During Shutdown, a Message Appears That Says 'Other People Are Logged On to This Computer'

This situation arises when you have multiple user accounts on your system and someone--for whatever reason--switched out of one of them but didn't log off before you logged in to your account. To clear up the misunderstanding, switch back over to that account by clicking the Start button and then clicking the arrow to the right of the lock icon in Windows Vista, or the arrow to the right of the 'Shut down' button in Windows 7. Click the active account, log out, and then resume the shutdown process from your main account.

Another option is to press Ctrl-Shift-Esc to access your Task Manager and then to click the Users tab to see any other accounts that are logged in to your system.

Another possibility is that Windows could be referring to you as "another user," if you are logged in to your system but are trying to shut down your PC from your logon screen.
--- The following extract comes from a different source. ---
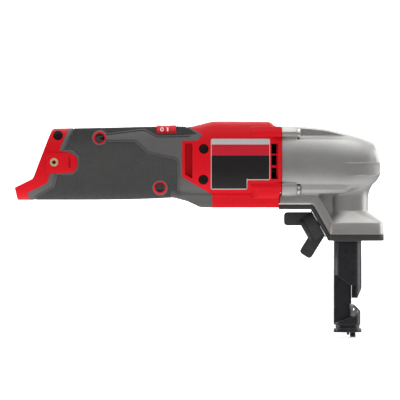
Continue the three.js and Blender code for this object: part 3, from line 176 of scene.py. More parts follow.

Beep Codes Sound While My System Is Booting Up

Most motherboards provide some kind of auditory feedback to help identify a crippling issue that you're having with your PC--assuming that you've attached the requisite speaker to your front-panel headers (if your motherboard doesn't come with one built in). Depending on your machine, one beep might mean, "All is well!" A number of sequential long beeps might indicate that your video card is improperly seated in its PCI slot. One long beep followed by nine shorter beeps might signal that your BIOS has a ROM error and that you should probably clear the motherboard's CMOS.